**Brief**: Tally the lines of the listing that contain the word "FreeCAD", then give the total and nothing else.

Scripts that build objects:
_ _ _ _ _ _ _

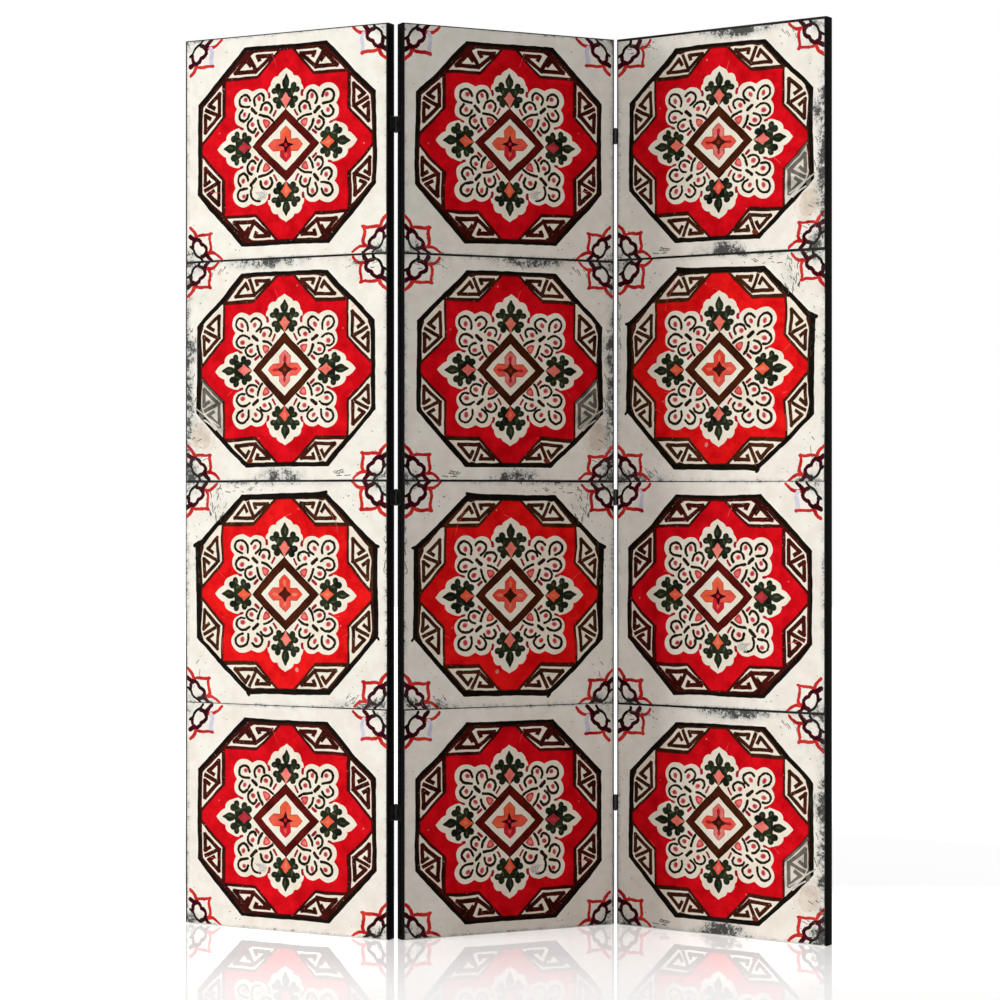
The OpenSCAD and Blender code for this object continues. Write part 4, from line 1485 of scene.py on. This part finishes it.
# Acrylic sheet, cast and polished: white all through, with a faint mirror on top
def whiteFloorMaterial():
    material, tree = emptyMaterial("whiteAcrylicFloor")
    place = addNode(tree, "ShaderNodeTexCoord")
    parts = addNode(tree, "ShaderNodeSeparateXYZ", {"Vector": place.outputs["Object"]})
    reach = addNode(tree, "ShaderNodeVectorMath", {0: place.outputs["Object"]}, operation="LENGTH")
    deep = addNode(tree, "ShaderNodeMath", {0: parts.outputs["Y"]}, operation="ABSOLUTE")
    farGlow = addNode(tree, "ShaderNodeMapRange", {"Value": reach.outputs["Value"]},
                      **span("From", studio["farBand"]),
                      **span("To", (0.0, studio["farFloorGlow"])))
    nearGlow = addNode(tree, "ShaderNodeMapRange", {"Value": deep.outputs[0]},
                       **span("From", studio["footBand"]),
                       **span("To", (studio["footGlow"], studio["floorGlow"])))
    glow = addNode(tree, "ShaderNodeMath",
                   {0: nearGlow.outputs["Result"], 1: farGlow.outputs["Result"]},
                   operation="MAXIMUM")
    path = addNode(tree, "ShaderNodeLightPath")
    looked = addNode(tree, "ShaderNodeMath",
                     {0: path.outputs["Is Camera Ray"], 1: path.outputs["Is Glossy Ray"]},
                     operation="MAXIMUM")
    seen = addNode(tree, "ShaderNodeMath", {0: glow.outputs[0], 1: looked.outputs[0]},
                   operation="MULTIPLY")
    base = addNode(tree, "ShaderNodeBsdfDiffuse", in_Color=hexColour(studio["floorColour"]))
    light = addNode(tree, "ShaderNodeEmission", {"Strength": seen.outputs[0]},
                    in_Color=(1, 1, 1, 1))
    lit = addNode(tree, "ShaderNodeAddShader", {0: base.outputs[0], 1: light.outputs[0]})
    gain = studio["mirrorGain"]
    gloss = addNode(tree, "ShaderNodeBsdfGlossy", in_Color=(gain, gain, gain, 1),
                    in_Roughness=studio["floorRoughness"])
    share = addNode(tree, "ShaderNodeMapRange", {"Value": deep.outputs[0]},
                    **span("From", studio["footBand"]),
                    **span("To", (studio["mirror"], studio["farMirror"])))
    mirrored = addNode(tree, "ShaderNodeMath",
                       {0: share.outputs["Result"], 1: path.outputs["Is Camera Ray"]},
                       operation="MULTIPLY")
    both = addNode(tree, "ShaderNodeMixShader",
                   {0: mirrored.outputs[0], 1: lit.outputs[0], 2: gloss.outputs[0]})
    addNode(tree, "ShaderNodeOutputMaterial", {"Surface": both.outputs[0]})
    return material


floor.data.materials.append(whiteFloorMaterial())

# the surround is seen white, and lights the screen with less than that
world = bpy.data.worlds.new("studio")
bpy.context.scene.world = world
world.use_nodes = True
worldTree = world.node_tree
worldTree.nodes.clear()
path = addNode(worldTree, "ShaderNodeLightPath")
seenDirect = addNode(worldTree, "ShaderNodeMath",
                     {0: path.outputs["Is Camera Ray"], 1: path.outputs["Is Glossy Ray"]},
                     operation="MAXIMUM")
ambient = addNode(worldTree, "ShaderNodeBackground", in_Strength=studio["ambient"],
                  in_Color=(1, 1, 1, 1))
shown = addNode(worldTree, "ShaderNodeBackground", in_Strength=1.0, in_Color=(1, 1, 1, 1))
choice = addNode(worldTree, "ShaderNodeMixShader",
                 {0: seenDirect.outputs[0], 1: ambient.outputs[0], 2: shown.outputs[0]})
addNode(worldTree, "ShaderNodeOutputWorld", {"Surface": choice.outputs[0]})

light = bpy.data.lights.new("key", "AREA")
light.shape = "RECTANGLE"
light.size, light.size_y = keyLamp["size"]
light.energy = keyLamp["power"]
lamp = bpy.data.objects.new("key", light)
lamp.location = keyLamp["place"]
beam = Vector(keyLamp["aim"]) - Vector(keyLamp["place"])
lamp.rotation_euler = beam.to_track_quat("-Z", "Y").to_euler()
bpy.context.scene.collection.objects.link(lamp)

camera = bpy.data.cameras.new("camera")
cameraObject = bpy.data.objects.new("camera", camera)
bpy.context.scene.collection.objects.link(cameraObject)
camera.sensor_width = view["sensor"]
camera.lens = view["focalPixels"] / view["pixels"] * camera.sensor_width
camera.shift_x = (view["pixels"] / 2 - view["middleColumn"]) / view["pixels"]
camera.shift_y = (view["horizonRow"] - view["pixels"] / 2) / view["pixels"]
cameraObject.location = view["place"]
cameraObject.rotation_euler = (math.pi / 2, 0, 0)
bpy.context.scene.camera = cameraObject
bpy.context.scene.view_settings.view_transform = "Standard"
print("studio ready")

_ _ _ _ _ _ _

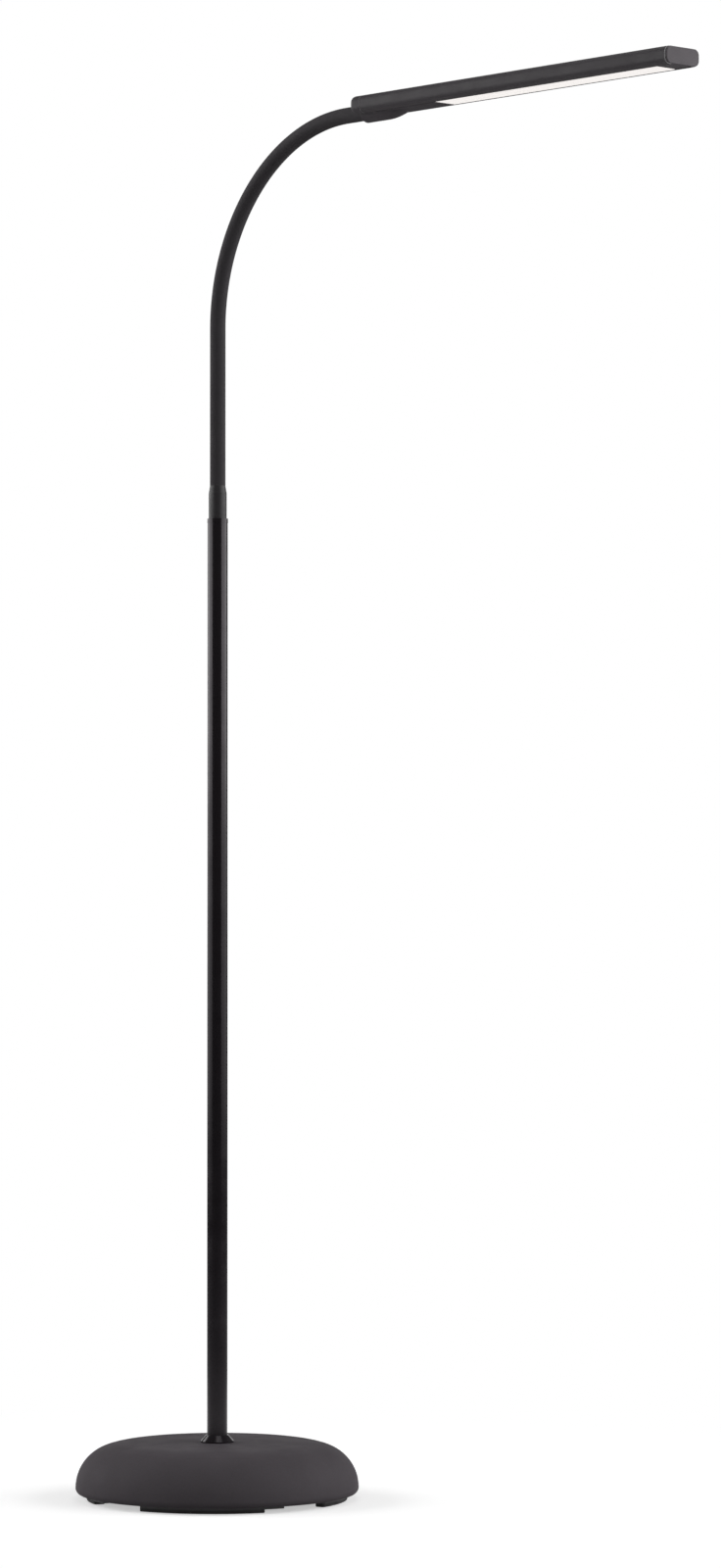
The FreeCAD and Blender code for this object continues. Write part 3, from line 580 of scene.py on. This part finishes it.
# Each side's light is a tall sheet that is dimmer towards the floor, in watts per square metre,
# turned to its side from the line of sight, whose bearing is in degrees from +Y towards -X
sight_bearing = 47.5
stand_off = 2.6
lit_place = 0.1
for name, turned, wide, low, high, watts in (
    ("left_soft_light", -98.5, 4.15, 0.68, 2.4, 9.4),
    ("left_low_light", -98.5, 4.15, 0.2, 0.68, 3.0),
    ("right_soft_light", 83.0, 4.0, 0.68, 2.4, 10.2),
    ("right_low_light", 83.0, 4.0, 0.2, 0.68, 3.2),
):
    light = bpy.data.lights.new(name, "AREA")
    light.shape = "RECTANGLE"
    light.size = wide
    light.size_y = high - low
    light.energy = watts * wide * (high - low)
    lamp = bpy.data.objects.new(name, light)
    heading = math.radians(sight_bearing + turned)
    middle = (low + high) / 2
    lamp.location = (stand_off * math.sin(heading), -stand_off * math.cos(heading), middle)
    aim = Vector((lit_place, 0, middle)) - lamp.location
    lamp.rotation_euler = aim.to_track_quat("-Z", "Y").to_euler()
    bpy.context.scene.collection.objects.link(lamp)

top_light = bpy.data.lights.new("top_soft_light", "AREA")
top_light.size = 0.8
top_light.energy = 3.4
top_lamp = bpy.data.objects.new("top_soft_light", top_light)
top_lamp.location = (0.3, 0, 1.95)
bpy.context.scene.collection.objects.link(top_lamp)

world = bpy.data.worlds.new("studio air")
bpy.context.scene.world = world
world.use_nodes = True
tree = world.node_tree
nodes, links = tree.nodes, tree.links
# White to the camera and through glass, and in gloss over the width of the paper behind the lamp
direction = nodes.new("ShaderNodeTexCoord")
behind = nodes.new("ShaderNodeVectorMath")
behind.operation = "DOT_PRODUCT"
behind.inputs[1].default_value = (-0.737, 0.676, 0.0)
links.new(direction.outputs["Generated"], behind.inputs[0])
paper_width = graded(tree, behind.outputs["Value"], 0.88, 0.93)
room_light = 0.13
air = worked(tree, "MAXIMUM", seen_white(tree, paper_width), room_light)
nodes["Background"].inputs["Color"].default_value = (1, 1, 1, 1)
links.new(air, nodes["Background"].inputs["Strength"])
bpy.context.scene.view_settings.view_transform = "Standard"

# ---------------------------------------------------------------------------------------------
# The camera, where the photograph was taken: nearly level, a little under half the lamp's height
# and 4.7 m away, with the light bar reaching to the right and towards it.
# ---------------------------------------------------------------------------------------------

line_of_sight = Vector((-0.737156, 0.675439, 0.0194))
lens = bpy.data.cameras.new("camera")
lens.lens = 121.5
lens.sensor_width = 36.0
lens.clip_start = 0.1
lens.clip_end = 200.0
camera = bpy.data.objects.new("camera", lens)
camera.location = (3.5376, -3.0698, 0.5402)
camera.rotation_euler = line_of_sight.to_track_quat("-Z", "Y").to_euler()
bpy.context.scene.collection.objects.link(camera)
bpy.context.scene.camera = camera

_ _ _ _ _ _ _

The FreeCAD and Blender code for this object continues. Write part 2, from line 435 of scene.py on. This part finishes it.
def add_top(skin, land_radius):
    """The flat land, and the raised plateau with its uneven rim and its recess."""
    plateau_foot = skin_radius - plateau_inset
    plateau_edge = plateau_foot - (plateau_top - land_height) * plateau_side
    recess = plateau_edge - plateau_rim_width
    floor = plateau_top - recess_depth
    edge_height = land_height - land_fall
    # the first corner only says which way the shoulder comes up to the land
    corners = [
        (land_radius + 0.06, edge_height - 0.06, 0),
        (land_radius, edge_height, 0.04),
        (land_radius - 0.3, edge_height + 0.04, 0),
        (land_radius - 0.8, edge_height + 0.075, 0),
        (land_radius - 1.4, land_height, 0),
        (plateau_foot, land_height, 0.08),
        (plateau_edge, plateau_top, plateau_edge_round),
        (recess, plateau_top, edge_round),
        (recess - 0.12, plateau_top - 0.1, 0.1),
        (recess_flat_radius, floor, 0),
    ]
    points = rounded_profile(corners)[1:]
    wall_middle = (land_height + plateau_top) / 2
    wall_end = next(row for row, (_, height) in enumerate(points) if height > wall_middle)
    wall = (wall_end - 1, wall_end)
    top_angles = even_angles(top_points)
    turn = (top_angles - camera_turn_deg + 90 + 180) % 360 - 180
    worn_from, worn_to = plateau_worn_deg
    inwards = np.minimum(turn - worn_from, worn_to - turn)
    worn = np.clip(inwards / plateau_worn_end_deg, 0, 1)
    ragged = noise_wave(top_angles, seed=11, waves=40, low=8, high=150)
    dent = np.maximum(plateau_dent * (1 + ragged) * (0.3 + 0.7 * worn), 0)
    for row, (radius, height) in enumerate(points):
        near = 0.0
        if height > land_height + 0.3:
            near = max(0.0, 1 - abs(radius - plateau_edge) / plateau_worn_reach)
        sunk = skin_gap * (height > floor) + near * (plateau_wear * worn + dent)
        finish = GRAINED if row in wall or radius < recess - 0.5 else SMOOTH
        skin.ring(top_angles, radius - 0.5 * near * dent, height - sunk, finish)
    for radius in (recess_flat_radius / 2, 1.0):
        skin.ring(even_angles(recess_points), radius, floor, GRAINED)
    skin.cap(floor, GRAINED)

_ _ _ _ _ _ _

**Result of the task**: 2